Yes, a contract for deed can be modified after signing, but modifications should be made in writing and signed by all parties to be enforceable. Common modifications include adjusted payment schedules, corrected terms, or documented agreements about repairs and responsibilities. Oral changes are fragile and may not provide adequate protection for either party. Properly documented amendments reduce uncertainty and create a verifiable record of the parties’ agreements. When significant changes are made, it may also be prudent to confirm how the modifications affect recording, payments, and eventual title transfer to maintain clarity and protect interests.
Sellers can protect against buyer default by including clear payment schedules, appropriate notice and cure provisions, and remedies that comply with Minnesota law. Requiring a reasonable down payment, documenting all payments, and implementing verification procedures for taxes and insurance helps preserve property value. Recording decisions and lien priority considerations also play a role in protection strategy. Additionally, including language regarding inspections, escrow for taxes or insurance, and defined steps for resolving delinquencies can limit future surprises. Preventive planning and clear communication create a more reliable path for enforcing rights if payment issues arise.
Before entering a contract for deed, a buyer should obtain a title search to identify any liens or claims that could impact future ownership. Reviewing the contract language related to payment allocation, cure periods, and transfer conditions is essential. Buyers should also consider how taxes, insurance, and maintenance responsibilities will be handled and documented. Securing independent advice and confirming the plan for final deed transfer reduces the likelihood of unwelcome surprises. Thorough preparation helps ensure the buyer understands financial obligations, protections in the event of disputes, and the timeline for gaining legal title upon completion of payments.
A contract for deed can influence a buyer’s ability to obtain a traditional mortgage later, particularly if the contract is recorded or creates encumbrances on the property. Lenders may require clear title before issuing standard mortgage financing, which could necessitate satisfying the contract or negotiating payoff at the time of refinancing. Buyers considering future refinancing should review the contract terms and plan for payoff procedures that facilitate mortgage approval. Early coordination with potential lenders and clear documentation of payments and title status helps reduce obstacles when seeking traditional financing later.
The time to transfer title after final payment depends on the contract terms and whether liens or other encumbrances remain. If obligations are satisfied and the deed has been prepared and recorded promptly, the transfer can occur quickly. Coordination with title services and county recording offices affects how fast the legal title is reflected in public records. Delays can arise from outstanding liens, recording backlogs, or failure to provide necessary payoff documentation. Preparing payoff statements, clearing encumbrances in advance, and having deed documents ready streamline the process so legal title transfers without unnecessary delay.

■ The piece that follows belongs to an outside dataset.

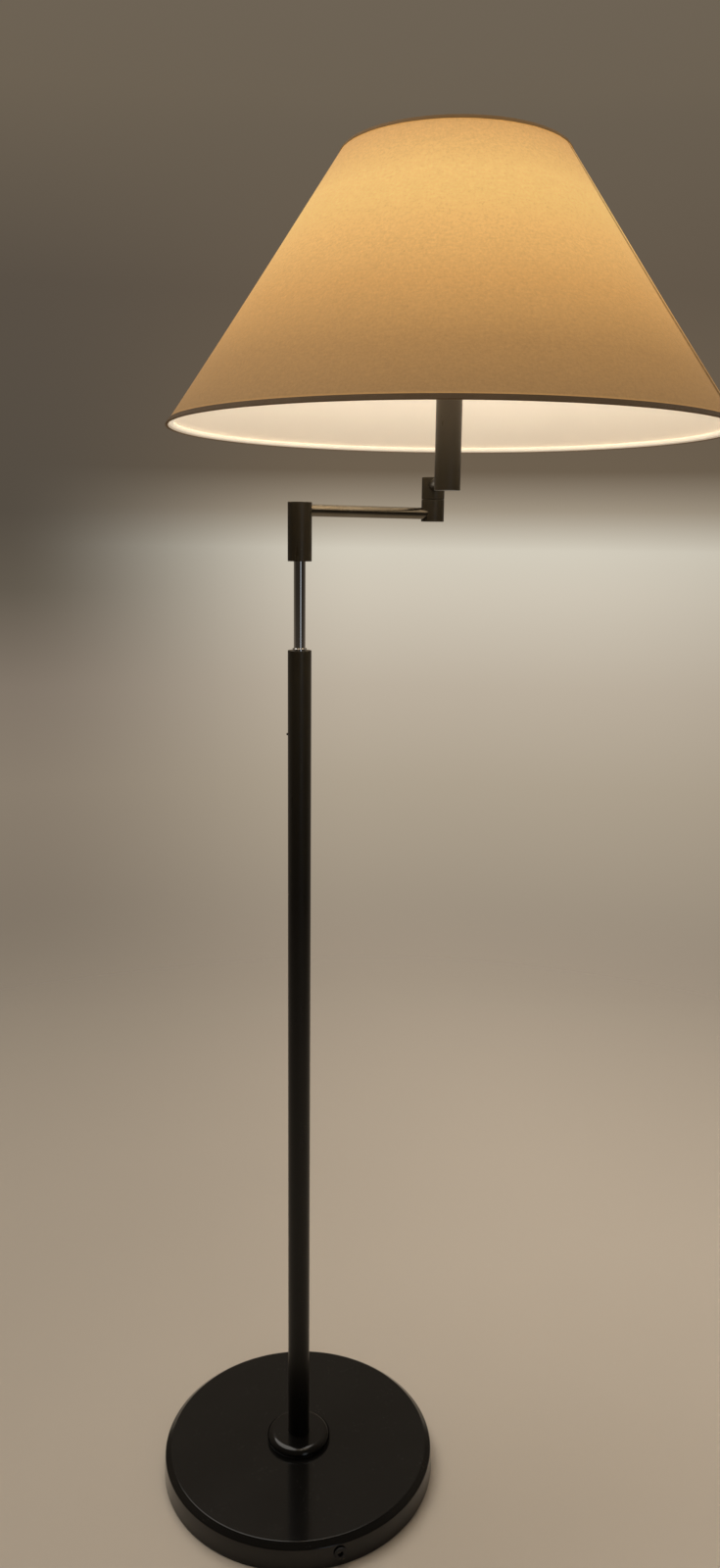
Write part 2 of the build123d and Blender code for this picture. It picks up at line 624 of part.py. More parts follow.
BULB_CAP_R = 13.2
BULB_CAP_T = 0.5
BULB_CAP_TOP_Z = SOCKET_TOP_Z + 1.5
BULB_BOTTOM_Z = INSERT_TOP_Z + 2.0
BULB_CONTACT_R = 4.0
BULB_INSULATOR_T = 2.0
BULB_NECK_BOTTOM_Z = BULB_BOTTOM_Z + 8.0
BULB_SHOULDER_Z = SOCKET_TOP_Z + 2.0

with BuildPart() as bulb_contact:
    with BuildSketch(level(HOLDER, INSERT_TOP_Z + CONTACT_T)):
        Circle(BULB_CONTACT_R)
    extrude(amount=BULB_BOTTOM_Z - INSERT_TOP_Z - CONTACT_T)
keep(bulb_contact, "bulb_contact")

with BuildPart() as bulb_insulator:
    with BuildSketch(level(HOLDER, BULB_BOTTOM_Z)):
        Circle(BULB_CAP_R - BULB_CAP_T - 2 * FIT)
    extrude(amount=BULB_INSULATOR_T)
keep(bulb_insulator, "bulb_insulator")

ring("bulb_cap", HOLDER, BULB_CAP_R, BULB_CAP_R - BULB_CAP_T, BULB_BOTTOM_Z, BULB_CAP_TOP_Z)


def bulb_outline(radius, neck_r, z_low):
    """Half of a bulb's outline: neck, a straight shoulder that touches the ball, and the ball's arc."""
    drop = BULB_CENTRE_Z - BULB_SHOULDER_Z
    span = hypot(neck_r, drop)
    reach = sqrt(span**2 - radius**2)
    # unit vector from the ball's centre to the shoulder's foot, and the square one beside it
    ux, uz = neck_r / span, -drop / span
    tx = radius / span * radius * ux + reach / span * radius * -uz
    tz = BULB_CENTRE_Z + radius / span * radius * uz + reach / span * radius * ux
    Polyline((0, z_low), (neck_r, z_low), (neck_r, BULB_SHOULDER_Z), (tx, tz))
    side = cos(radians(45))
    ThreePointArc(
        (tx, tz),
        (radius * side, BULB_CENTRE_Z + radius * side),
        (0, BULB_CENTRE_Z + radius),
    )
    Line((0, BULB_CENTRE_Z + radius), (0, z_low))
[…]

If a lien is discovered after entering a contract for deed, parties should address the matter immediately to determine responsibility for payoff and whether the lien affects transferability. The contract should specify who bears the burden of clearing pre-existing encumbrances, and early resolution reduces the risk of disputes at closing. Identifying the lien holder and the lien priority provides a path forward. Resolving liens may involve negotiation, payoff arrangements, or allocating responsibility in amended contract terms. Prompt legal attention helps evaluate options, coordinate with title services, and prevent the lien from creating obstacles to final deed transfer or creating unanticipated liabilities for either party.